Причины популярности Сталина надо искать не в прошлом, а в настоящем
— В какой мере отношение общества к историческим событиям и персонажам вырабатывается самостоятельно, а в какой программируется государственной пропагандой?
– Здесь обоюдный самообман. Обществу кажется, что оно формирует запрос к власти, а власть думает, что этот запрос формирует она и транслирует в общество.
– По опросу «Левада-центра», треть россиян считают, что сейчас, при Владимире Путине, жизнь в России лучше, чем когда-либо за последние 100 лет. В этом историческом диапазоне «серебро» досталось эпохе Брежнева (29 процентов), «бронзу» поделили дореволюционная эпоха и эпоха Сталина (по 6 процентов), положительные оценки получили также эпоха перестройки (2 процента) и эпоха Ельцина (1 процент). Такие результаты вас не удивляют?

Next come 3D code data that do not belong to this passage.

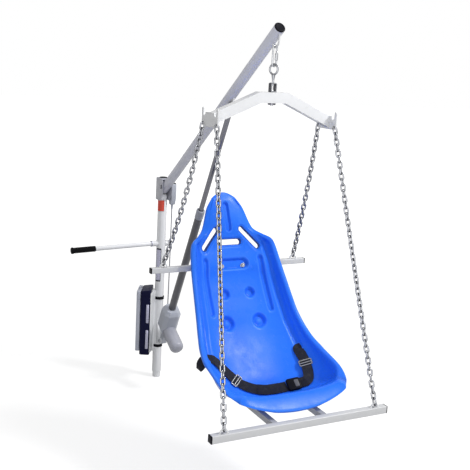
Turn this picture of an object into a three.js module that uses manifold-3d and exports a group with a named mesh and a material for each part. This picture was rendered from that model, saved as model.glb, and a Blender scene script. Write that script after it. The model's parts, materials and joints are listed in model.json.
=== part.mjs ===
// Pool patient lift: a swivelling deck mast, an electric boom and a hanging bucket seat.
// Millimetres, +Z up. The origin is the centre of the mast's foot. The seat faces -Y.
import * as THREE from 'three';
import { mergeVertices } from 'three/addons/utils/BufferGeometryUtils.js';
import Module from 'manifold-3d';

const wasm = await Module();
wasm.setup();

// Driving dimensions
const mastDiameter = 50.8;
const mastHeight = 1176;
const boomLength = 1478;
const boomDiameter = 49;
const boomElevation = 36.36;
const boomPivotForward = 45;
const boomPivotHeight = 1130.8;
const hangerReach = 1163;
const bowHalfWidth = 284;
const bowDrop = 95;
const bowTube = 44.5;
const backBarReach = 868;
const backBarHeight = 885.6;
const backBarHalfLength = 401;
const frontBarReach = 1583;
const frontBarHeight = 395.4;
const frontBarHalfLength = 416;
const seatHalfWidth = 310;
const seatTopHeight = 1217;
const seatTopReach = 745;
const seatFrontHeight = 437;
const seatFrontReach = 1550;

// Shared fits and finishes
const seatGap = 0.3;
const runningGap = 0.6;
const overrun = 4;
const tubeWall = 3;
const plateThickness = 6;
const pinDiameter = 12;
const wireDiameter = 8;
const coarseSides = 10;
const pipeSides = 16;
const mastSides = 24;

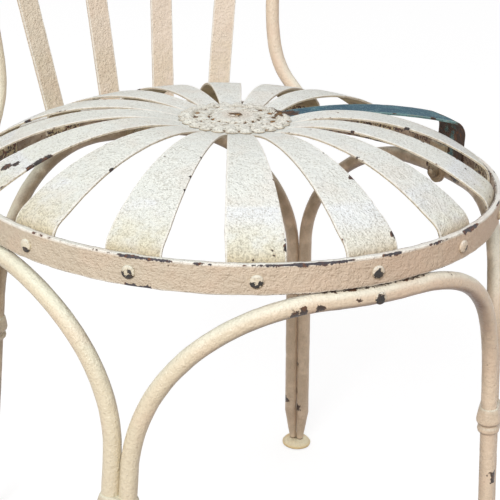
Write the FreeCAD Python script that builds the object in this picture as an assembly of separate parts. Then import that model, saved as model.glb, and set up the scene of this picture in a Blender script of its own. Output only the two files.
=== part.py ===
import FreeCAD, Part
import math
import os

# Sprung metal garden chair: a domed seat of sixteen flat spring strips inside a
# flat-bar hoop, four arched tubes that pair up into the legs, and a bent-tube
# back with four flat splats. Millimetres, floor at Z = 0, front towards -Y.
# The origin is on the floor under the middle of the whole chair.

# Seat hoop, a flat bar bent on the flat with its upper edge at the seat height
SEAT_LEVEL = 396.0
HOOP_RADIUS = 215.0
HOOP_DEPTH = 21.5
HOOP_WALL = 5.0
HOOP_EDGE_BREAK = 0.7

# Fit of touching pieces, and how far below the upper edge the rivets sit
FIT = 0.15
RIVET_DROP = 11.4
RIVET_SHANK = 2.0
RIVET_HEAD = 3.9
RIVET_HEAD_HEIGHT = 2.5
RIVET_TAIL = 3.0
RIVET_TAIL_HEIGHT = 1.1

# Seat strips: width at the rosette and at the hoop, and the cushion-like crown
STRIP_COUNT = 16
STRIP_WALL = 2.0
STRIP_INNER_WIDTH = 18.0
STRIP_OUTER_WIDTH = 40.0
STRIP_START = 17.0
STRIP_TAB_GAP = 0.5
TAB_RISE = 37.4
CROWN_RADIUS = 85.0
CROWN_RISE = 43.0
RIM_BEND = 16.0
RIM_CENTRE_RISE = -6.1
TAIL_INSET = 1.0

# The one strip that has lifted: a flatter crown, and an end skewed to the front
LIFTED_STRIP = 4
LIFTED_RISE = 39.0
LIFTED_RIM_BEND = 14.0
LIFTED_CENTRE_RISE = 12.0
LIFTED_END_TURN = -4.0

# Rosette over the strips' inner ends, its backing disc and its rivets
ROSETTE_RADIUS = 46.5
ROSETTE_WALL = 1.6
ROSETTE_DOME = 1.8
ROSETTE_RIM_DROP = 1.2
ROSETTE_SCALLOPS = 24
SCALLOP_DEPTH = 1.1
BACKING_RADIUS = 40.0
BACKING_WALL = 2.0
ROSETTE_RIVET_CIRCLE = 25.5
ROSETTE_RIVET_SHANK = 1.5
ROSETTE_RIVET_HEAD = 2.7
ROSETTE_RIVET_HEIGHT = 0.9
CENTRE_RIVET_SHANK = 3.0
CENTRE_RIVET_HEAD = 6.0
CENTRE_RIVET_HEIGHT = 1.2

# Leg arches: one bent tube under each quarter of the hoop
TUBE = 13.0
PAIR_GAP = 0.3
ARCH_BEND = 128.0
SIDE_ARCH_BEND = 117.0
SPLAY_SIDE = 0.07
SPLAY_FORE = 0.045
CORNER_SPAN_COUNT = 3
TAPER_LENGTH = 36.0
TAPER_END = 7.2

# Lug and bolt that hang each arch from the hoop
LUG_WIDTH = 22.0
LUG_WALL = 3.0
LUG_TOP_DROP = 3.0
LUG_BELOW_TUBE = 4.0
BOLT_SHANK = 2.8
BOLT_HEAD = 4.6
BOLT_HEAD_HEIGHT = 1.8
NUT_ACROSS = 11.0
NUT_HEIGHT = 5.0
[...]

– Не удивляют! Любая статистика привязана к текущему моменту и субъективна. Вы привели одни цифры, но хорошо известны результаты опросов, где первое место отдается эпохе Сталина. Я бы обратил ваше внимание на некоторые константные показатели. Любые опросы фиксируют низкий рейтинг переходных, транзитных периодов – перестройки, 1990-х годов. Чем это вызвано? Дело в том, что любые массовые настроения во многом мифологизированы. Так вот, транзит плохо поддается мифологизации. Люди дезориентированы, их жизнь становится крайне неустойчивой. С эпохами условно стабильными – все ровно наоборот. Тут есть свои устойчивые почитатели и хулители, и это нормально. Поэтому, возвращаясь к вашему вопросу о «лучших эпохах», с однозначностью можно сказать лишь то, что эпоха Путина воспринимается как устойчивая и стабильная.
– А чем объясняются установка в Орле памятника Ивану Грозному, возрождение памятников Сталину, культивирование «неоднозначного отношения» к политическим репрессиям и вообще к государственной тирании? Эти акции ведут к общественному расколу или, наоборот, цементируют общество, по крайней мере преобладающую часть его?

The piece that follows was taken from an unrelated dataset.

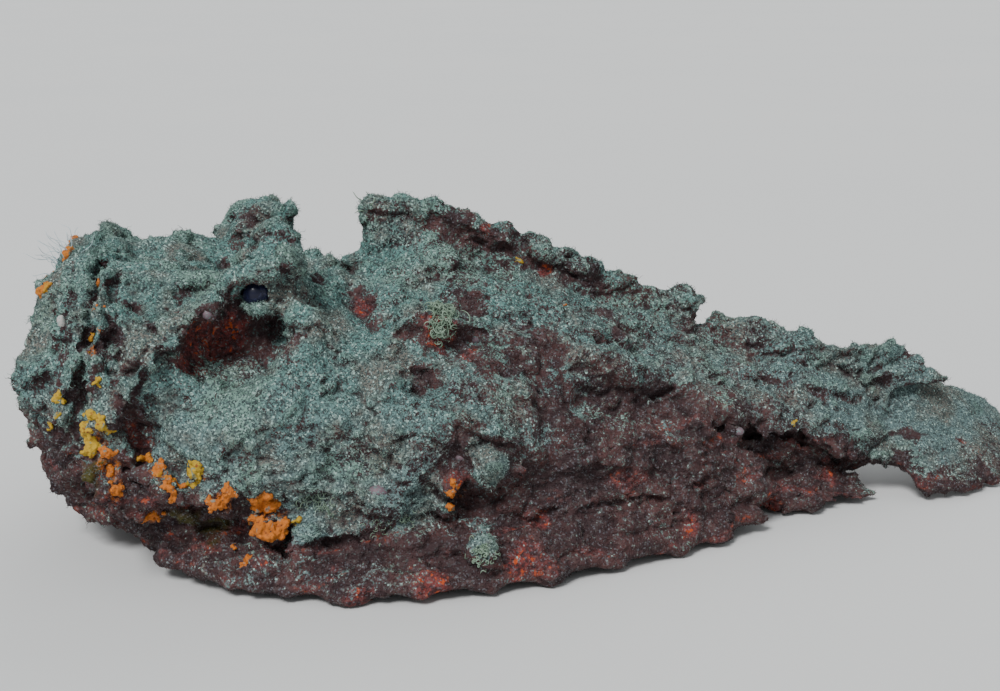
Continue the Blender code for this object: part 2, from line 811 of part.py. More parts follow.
def fins(body, parts, cutters):
    """Every fin but the pelvic pair, cut to stand on the body or to lie against it."""
    spiny = standing_fin("dorsal_fin_spiny", SPINY_DORSAL, parts)
    soft = standing_fin("dorsal_fin_soft", SOFT_DORSAL, parts)
    anal = lying_fin("anal_fin", ANAL, -1, parts)
    caudal = lying_fin("caudal_fin", CAUDAL, -1, parts)
    pectorals = [lying_fin(f"pectoral_fin_{word}", PECTORAL, side, parts) for side, word in SIDES]
    clear_of(anal, [caudal, pectorals[0]], cutters)
    for fin in (spiny, soft, anal, caudal, *pectorals):
        clear_of(fin, [body], cutters)
        keep_largest(thinned(fin, KEPT_AFTER_CUT * len(fin.data.polygons)))


def centre_on_floor(collection):
    """Moves every mesh so that the whole stands over the origin."""
    corners = np.array([vert.co for obj in collection.objects for vert in obj.data.vertices])
    middle = (corners.min(axis=0) + corners.max(axis=0)) / 2
    for obj in collection.objects:
        obj.data.transform(Matrix.Translation((-middle[0], -middle[1], 0)))


def finish(obj, colour, roughness):
    material = bpy.data.materials.new(obj.name + "_skin")
    material.use_nodes = True
    shader = material.node_tree.nodes["Principled BSDF"]
    shader.inputs["Base Color"].default_value = colour
    shader.inputs["Roughness"].default_value = roughness
    obj.data.materials.clear()
    obj.data.materials.append(material)
    obj.data.shade_smooth()
    obj.data.set_sharp_from_angle(angle=math.radians(50))


def main():
    clear_scene()
    parts = add_collection("stonefish")
    cutters = add_collection("cutters", hidden=True)
    body = whole_body(cutters)
    eyes = [eyeball(f"eye_{word}", side, parts) for side, word in SIDES]
    pelvics = [lying_fin(f"pelvic_fin_{word}", PELVIC, side, parts) for side, word in SIDES]
    clear_of(body, eyes + pelvics, cutters)
    fins(body, parts, cutters)
    part_body(body, parts, cutters)
    centre_on_floor(parts)
    for obj in parts.objects:
        if obj in eyes:
            finish(obj, EYE_COLOUR, EYE_ROUGHNESS)
        elif "fin" in obj.name:
            finish(obj, FIN_COLOUR, SKIN_ROUGHNESS)
        else:
            finish(obj, SKIN_COLOUR, SKIN_ROUGHNESS)


main()
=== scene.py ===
"""Looks of a life-size stonefish: skin, a coat of silt and algae, weed, sponges, eyes and the stage."""

import itertools
import math
from functools import cached_property

import bmesh
import bpy
import numpy as np
from bpy.props import FloatProperty, FloatVectorProperty, IntProperty, PointerProperty
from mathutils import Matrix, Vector
from mathutils.bvhtree import BVHTree
from mathutils.kdtree import KDTree


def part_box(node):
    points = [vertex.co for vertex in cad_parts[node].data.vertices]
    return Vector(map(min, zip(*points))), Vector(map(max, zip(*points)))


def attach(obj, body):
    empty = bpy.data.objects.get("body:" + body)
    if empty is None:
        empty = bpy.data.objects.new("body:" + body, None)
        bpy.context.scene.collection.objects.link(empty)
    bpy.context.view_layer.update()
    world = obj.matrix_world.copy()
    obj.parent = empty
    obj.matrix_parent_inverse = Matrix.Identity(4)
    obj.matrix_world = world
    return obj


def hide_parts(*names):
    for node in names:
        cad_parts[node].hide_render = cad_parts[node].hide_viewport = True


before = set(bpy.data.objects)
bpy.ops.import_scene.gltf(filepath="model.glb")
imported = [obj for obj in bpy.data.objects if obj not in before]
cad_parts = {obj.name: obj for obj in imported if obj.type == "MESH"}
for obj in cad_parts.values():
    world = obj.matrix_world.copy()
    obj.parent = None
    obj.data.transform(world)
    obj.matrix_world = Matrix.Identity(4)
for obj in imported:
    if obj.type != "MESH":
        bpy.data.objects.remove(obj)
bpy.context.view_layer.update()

bl_info = {
    "name": "Stonefish",
    "version": (1, 0, 0),
    "blender": (4, 5, 0),
    "location": "View3D > Sidebar > Stonefish",
    "description": "Skin, coat, sponges and eyes of a life-size stonefish",
    "category": "Object",
}

# The photograph's frame, and the camera that took it. Lengths are in metres.
PHOTO_WIDTH, PHOTO_HEIGHT = 1000, 691
LENS_MM, SENSOR_MM = 52.3, 36.0
CAMERA_AZIMUTH, CAMERA_ELEVATION = math.radians(-12), math.radians(15)
CAMERA_DISTANCE = 0.53
CAMERA_TARGET = Vector((-0.0216, 0, 0.058))
PIXEL = CAMERA_DISTANCE * SENSOR_MM / LENS_MM / PHOTO_WIDTH

# The fish. Its tail swings to one side from TAIL_START on.
EYES = ("eye_left", "eye_right")
FLESH = tuple(name for name in sorted(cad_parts) if name not in EYES)
TAIL_START, TAIL_LENGTH, TAIL_SWING = 0.0104, 0.14, -0.014
FLOOR_GAP = 0.0003
# The most that lumps and mounds lift the skin, and how far from a line its effect is worked out.
MOST_LIFT = 0.0050
FAR = 0.015
# How much thicker thin fins get before they are smoothed, on each face.
FIN_SWELLING = 0.0007
# How far lines on the skin waver from side to side, and the size of the bends.
WAVER, WAVER_SIZE = 0.0013, 0.009
# Rounds of smoothing for the fused flesh, for the copy that shows where furrows lie, and for the sponges.
FLESH_ROUNDS, FURROW_ROUNDS, SPONGE_ROUNDS = 9, 14, 2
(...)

– Причины этого ищите не в прошлом, не в истории, не в самих государственных деятелях с их разными биографиями. Ищите причины в настоящем. Почему все более популярен Сталин? Потому что в стране, где процветает коррупция, возникает массовый запрос на сильную руку, которая одним махом наведет порядок. Этот запрос часто выражается сакраментальной фразой: «Сталина на вас нет!» Памятник Ивану Грозному возник из этого же запроса. Это, с одной стороны, запрос на сильную руку, способную одномоментно решить все проблемы, а с другой – жалоба властям: ну сделайте же, наконец, что-нибудь с ворами, взяточниками, коррупционерами, избавьте страну от них! Что такое памятник исторической персоне? Это запрос на тот или иной тип политического лидерства. Чем был притягателен Ленин после императора? А чем объясняется популярность Сталина? Общество посылает сигнал, какого лидера оно желает. Определенная часть общества хочет, чтобы Путин, как Сталин, стукнул кулаком, устроил массовую чистку или даже провел репрессии и таким образом оздоровил власть на всех ее уровнях. Но мы уже проходили все это, и, я надеюсь, нынешние руководители страны понимают, что было бы безумием откликаться на такие запросы.

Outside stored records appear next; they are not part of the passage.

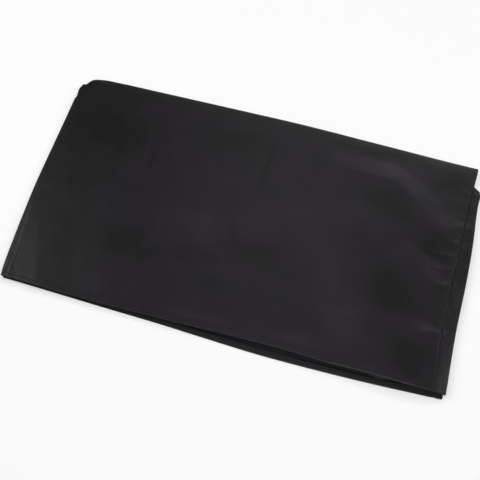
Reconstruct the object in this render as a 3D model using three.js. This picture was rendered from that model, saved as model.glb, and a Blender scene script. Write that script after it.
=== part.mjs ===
// A fitted cover for a loudspeaker, folded flat with its front panel up and its mouth towards -Y.
// Three pieces of coated cloth: one long strip (front, top and back panel) and two side panels.
// The strip runs back and forth in four layers, and the side panels are tucked in like bellows.
import * as THREE from 'three';
import { mergeVertices } from 'three/addons/utils/BufferGeometryUtils.js';

// Cloth, in millimetres
const CLOTH = 1.2;
const HEM_DEPTH = 10;
const HEM_STEP = 1.6;
const HEM_EXTRA = 0.4;
const HEM_PLACES = 2;
const HEM_LEVEL_FACE = 0.7;
const SEAM_GAP = 0.3;

// The folded layers, counted up from the surface that the cover lies on
const LAYER_STEP = 1.9;
const FOLD_RADIUS = LAYER_STEP / 2;
const BACK_LAYER = 0;
const LOWER_TUCK = 1;
const UPPER_TUCK = 2;
const FRONT_LAYER = 3;

// How the front panel stands off the layers under it, and sags where there are fewer
const LOFT = 0.4;
const LOFT_REACH = 20;
const SAG = { x: -4, y: -78, acrossX: 150, acrossY: 95, depth: 0.6 };
const MOUTH_REACH = 105;
const ON_THE_LINE = 0.001;

// The top panel is tucked in between front and back, in the back half
const TOP_TUCK_Y = 26;
const TOP_TUCK_LEFT = -313;
const TOP_TUCK_RIGHT = 309;

// The strip's own width, between the places where its columns are read from the tables below
const STRIP_LEFT = -321;
const STRIP_RIGHT = 315;

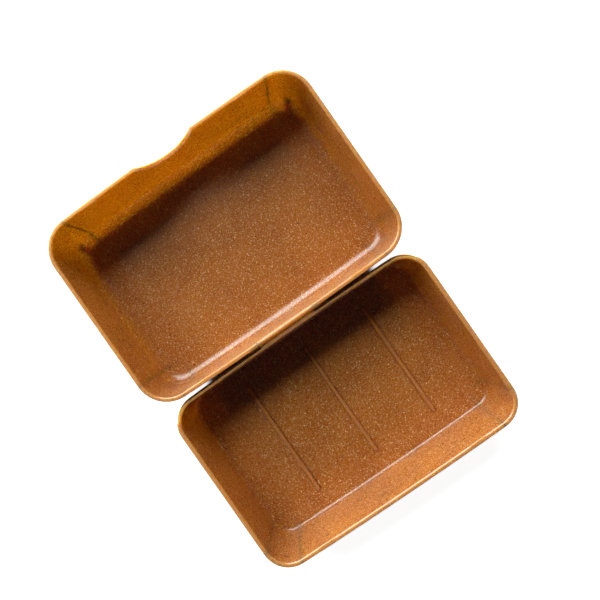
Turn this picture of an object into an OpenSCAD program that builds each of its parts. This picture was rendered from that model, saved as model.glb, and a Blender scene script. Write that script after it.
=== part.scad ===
// Travel soap box in translucent brown moulded plastic, lying fully open.
// The ribbed base stands at the origin, the slightly larger lid lies behind it (+Y).
// Both shells carry one wall section round straight ends, four corners and two bowed sides.

/* [Base tray] */
// length of the base over its rim
base_length = 97.8; // [85:0.1:120]
// width of the base over its rim
base_width = 66.8; // [55:0.1:90]
// height of the base from the table to its rim
base_height = 20; // [16:0.1:30]
// wall thickness of the base
base_wall = 1.6; // [1.2:0.05:2.4]
// floor thickness of the base
base_floor = 1.6; // [1.2:0.05:2.4]
// plan radius of the base corners at the rim
corner_radius = 9.4; // [7:0.1:14]
// plan radius of the slightly bowed long sides
side_radius = 1800; // [900:10:4000]
// inside round between wall and floor of the base
base_inner_round = 1.6; // [0.8:0.1:4]
// outside round under the base
base_outer_round = 2.6; // [1.5:0.1:5]
// draft of all walls, in degrees
draft = 3; // [1:0.1:6]
// bevel on both edges of each rim
rim_bevel = 0.3; // [0.1:0.05:0.5]

/* [Soap ribs] */
// number of ribs on the base floor
rib_count = 3; // [1:1:5]
// spacing of the ribs
rib_pitch = 25.4; // [16:0.1:30]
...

Сталинисты не нуждаются в фактах, их опора – миф
— Родственники репрессированных все чаще просят убрать их имена из открытого доступа, не публиковать списки пострадавших. Почему, на ваш взгляд? Они боятся чего-то?
– Дело не в боязни. Когда после смерти Сталина люди возвращались из лагерей – а тогда была более страшная ситуация, – те, кто не сидел, считали, что-наказание-то сидевшим было заслуженным, справедливым. И вот представьте, как с таким отношением приспособиться к мирной жизни, как вернуться в профессию? Теперь, спустя десятилетия, родственники репрессированных следят за все более откровенными речами об «оправданности» принудительного труда и насилия, об «эффективности» сталинских методов. Они слышат также призывы к «новому 37-му году» как к эре справедливого и беспощадного суда над элитами, а власть молчит по поводу 80-летия Большого террора. И в этом контексте вроде бы неприлично говорить о трагической истории своей семьи. Возможно, моментом истины для российской власти и гражданского общества станет открытие в Москве 30 октября 2017 года памятника жертвам массовых политических репрессий – «Стены скорби» работы Георгия Франгуляна. Какие слова будут произнесены властью, какие оценки сделаны, какие действия предприняты для того, чтобы это больше не повторилось?